Objective:
Copy the full set of lines exactly as given.

Available data:
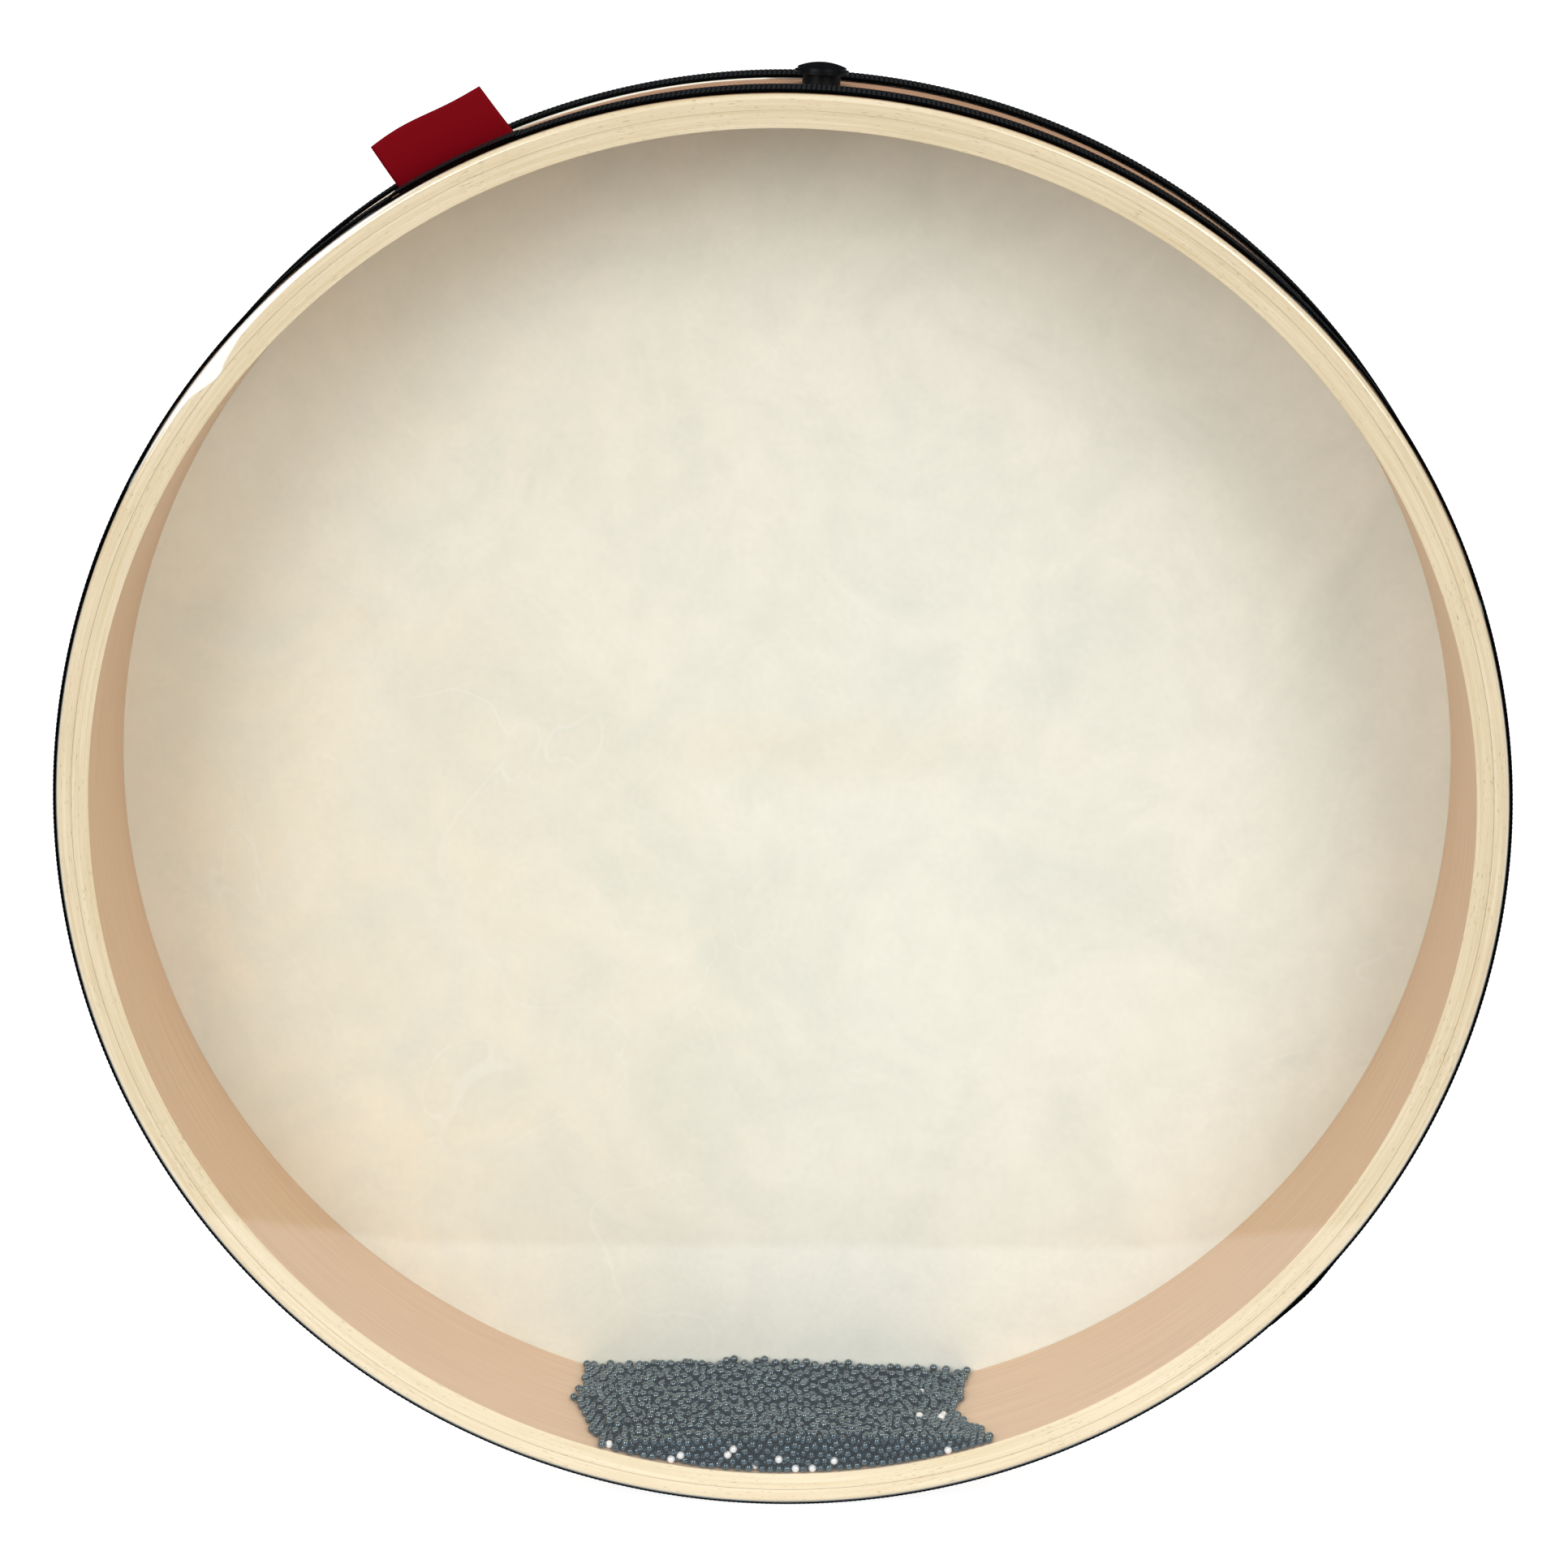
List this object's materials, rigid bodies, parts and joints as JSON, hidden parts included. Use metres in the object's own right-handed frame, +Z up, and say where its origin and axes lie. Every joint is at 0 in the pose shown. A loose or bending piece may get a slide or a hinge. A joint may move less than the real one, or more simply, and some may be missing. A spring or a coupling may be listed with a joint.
{
  "type": "ocean drum",
  "caption": "Double-headed frame drum with a clear film head, a skin head and steel beads that roll between them to make a surf sound.",
  "frame": {"origin": "the point of the floor under the middle of the drum, which stands on its rim", "axes": "+X to the right seen from the film side, +Y along the drum's axis from the film head to the skin head, +Z up through the stopper side of the rim"},
  "size_m": [0.5115, 0.077, 0.5171],
  "materials": {
    "outer_hoop_wood": "sanded and clear oiled beech ply, pale on its edges",
    "inner_hoop_wood": "sanded beech ply, warmer on its faces",
    "clear_film": "clear glossy polyester film",
    "goatskin": "natural cream rawhide, matt, faintly mottled and veined",
    "webbing": "black ribbed webbing",
    "satin": "deep red woven satin",
    "stopper_rubber": "black moulded rubber, semi-matt",
    "dark_steel": "blued, oiled and glossy steel shot",
    "bright_nickel": "bright nickelled steel shot"
  },
  "bodies": {
    "drum": {"outer_hoop": "outer_hoop_wood", "inner_hoop": "inner_hoop_wood", "film_head": "clear_film", "skin_head": "goatskin", "film_side_tape": "webbing", "skin_side_tape": "webbing", "label": "satin"},
    "stopper": {"stopper": "stopper_rubber"},
    "beads": {"buried_beads": "dark_steel", "beads_layer_1": "dark_steel", "beads_layer_2": "dark_steel", "beads_layer_3": "dark_steel", "beads_layer_4": "dark_steel", "bright_beads": "bright_nickel"}
  },
  "joints": [
    {"name": "beads_roll", "type": "hinge", "parent": "drum", "child": "beads", "pos_m": [0, 0, 0.2558], "axis": [0, 1, 0], "continuous": true},
    {"name": "stopper_pull", "type": "slide", "parent": "drum", "child": "stopper", "axis": [0.0523, 0, 0.9986], "range_m": [0, 0.022]}
  ]
}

Response to the exercise:
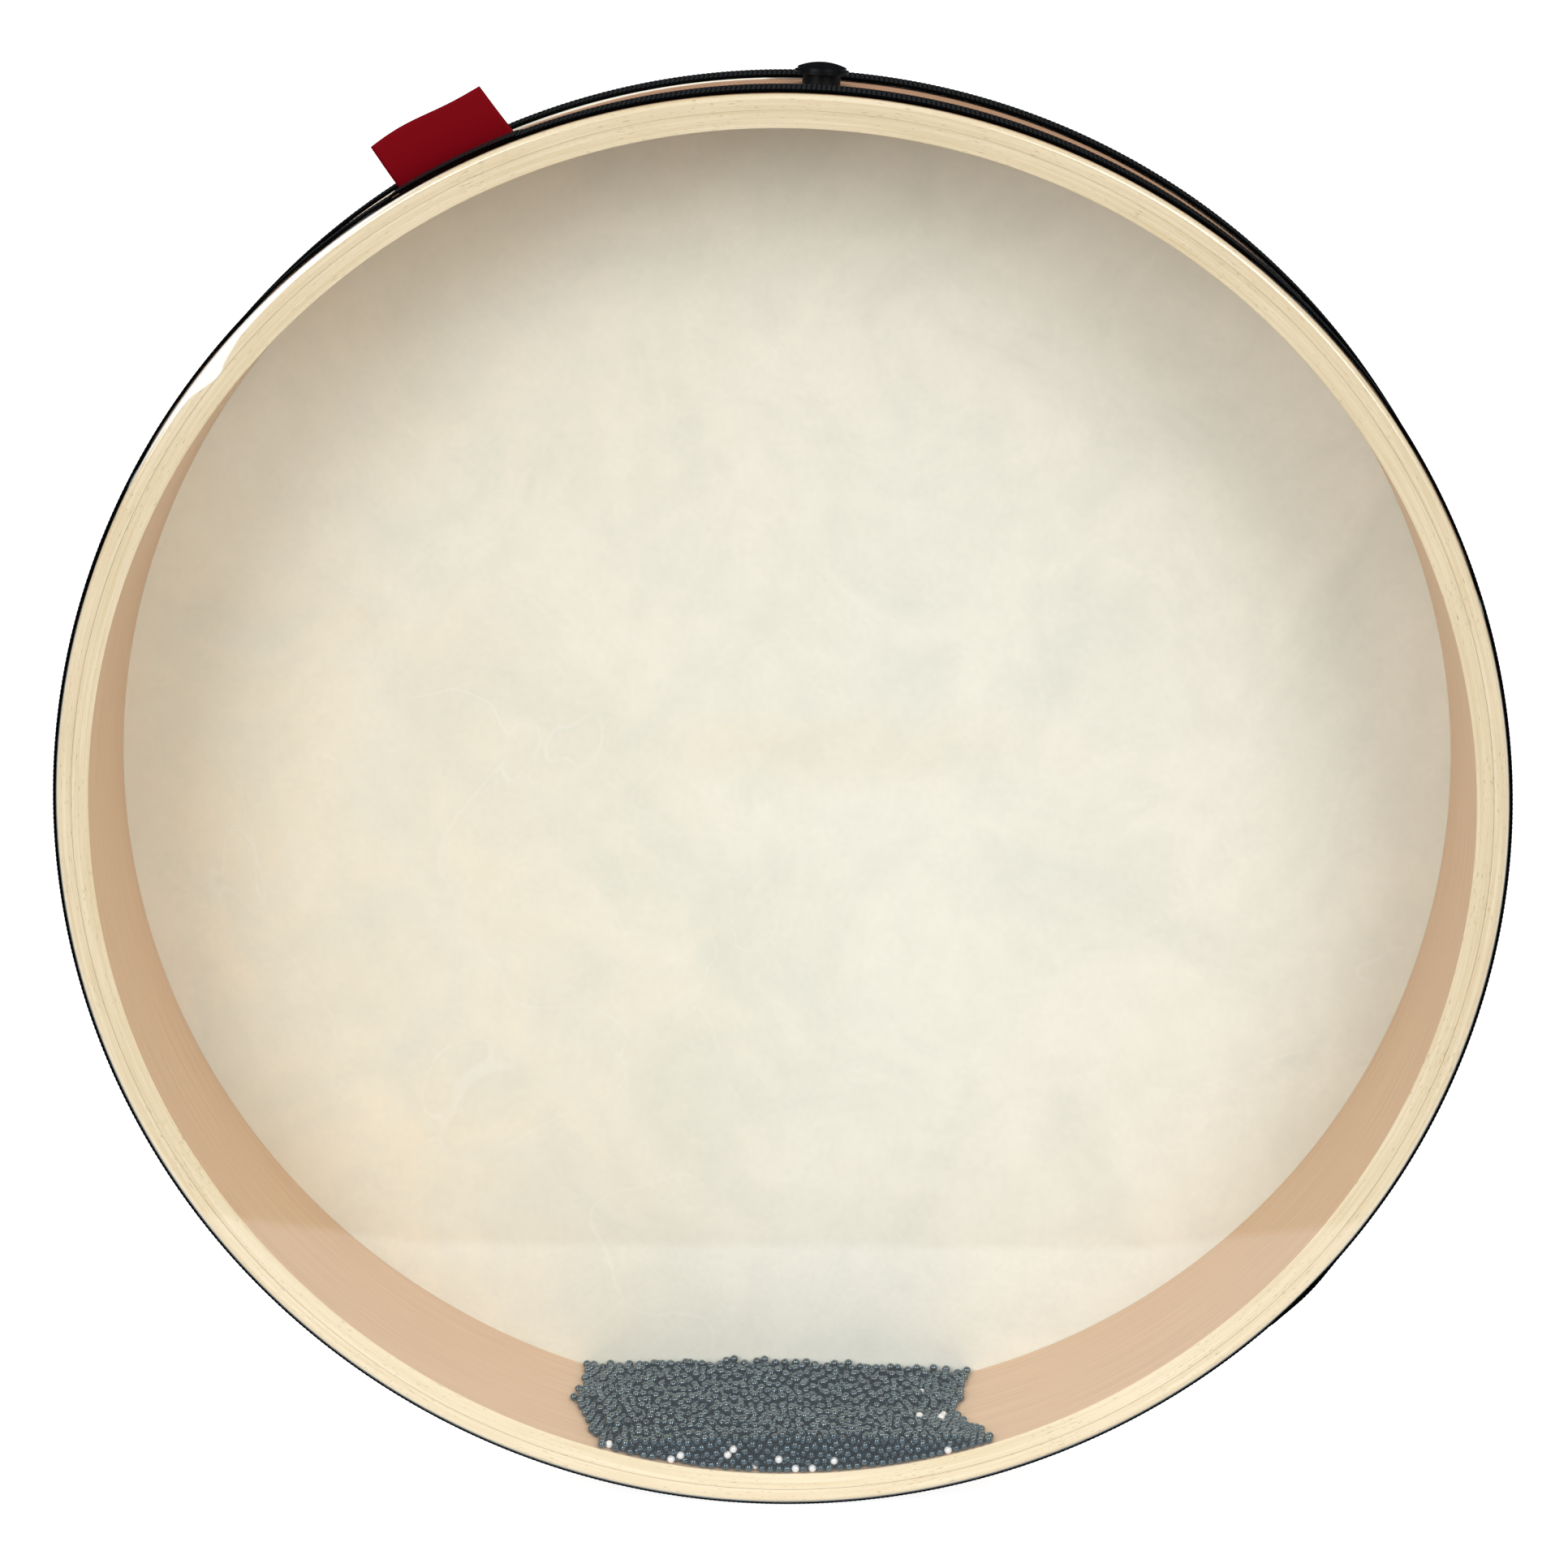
List this object's materials, rigid bodies, parts and joints as JSON, hidden parts included. Use metres in the object's own right-handed frame, +Z up, and say where its origin and axes lie. Every joint is at 0 in the pose shown. A loose or bending piece may get a slide or a hinge. A joint may move less than the real one, or more simply, and some may be missing. A spring or a coupling may be listed with a joint.
{
  "type": "ocean drum",
  "caption": "Double-headed frame drum with a clear film head, a skin head and steel beads that roll between them to make a surf sound.",
  "frame": {"origin": "the point of the floor under the middle of the drum, which stands on its rim", "axes": "+X to the right seen from the film side, +Y along the drum's axis from the film head to the skin head, +Z up through the stopper side of the rim"},
  "size_m": [0.5115, 0.077, 0.5171],
  "materials": {
    "outer_hoop_wood": "sanded and clear oiled beech ply, pale on its edges",
    "inner_hoop_wood": "sanded beech ply, warmer on its faces",
    "clear_film": "clear glossy polyester film",
    "goatskin": "natural cream rawhide, matt, faintly mottled and veined",
    "webbing": "black ribbed webbing",
    "satin": "deep red woven satin",
    "stopper_rubber": "black moulded rubber, semi-matt",
    "dark_steel": "blued, oiled and glossy steel shot",
    "bright_nickel": "bright nickelled steel shot"
  },
  "bodies": {
    "drum": {"outer_hoop": "outer_hoop_wood", "inner_hoop": "inner_hoop_wood", "film_head": "clear_film", "skin_head": "goatskin", "film_side_tape": "webbing", "skin_side_tape": "webbing", "label": "satin"},
    "stopper": {"stopper": "stopper_rubber"},
    "beads": {"buried_beads": "dark_steel", "beads_layer_1": "dark_steel", "beads_layer_2": "dark_steel", "beads_layer_3": "dark_steel", "beads_layer_4": "dark_steel", "bright_beads": "bright_nickel"}
  },
  "joints": [
    {"name": "beads_roll", "type": "hinge", "parent": "drum", "child": "beads", "pos_m": [0, 0, 0.2558], "axis": [0, 1, 0], "continuous": true},
    {"name": "stopper_pull", "type": "slide", "parent": "drum", "child": "stopper", "axis": [0.0523, 0, 0.9986], "range_m": [0, 0.022]}
  ]
}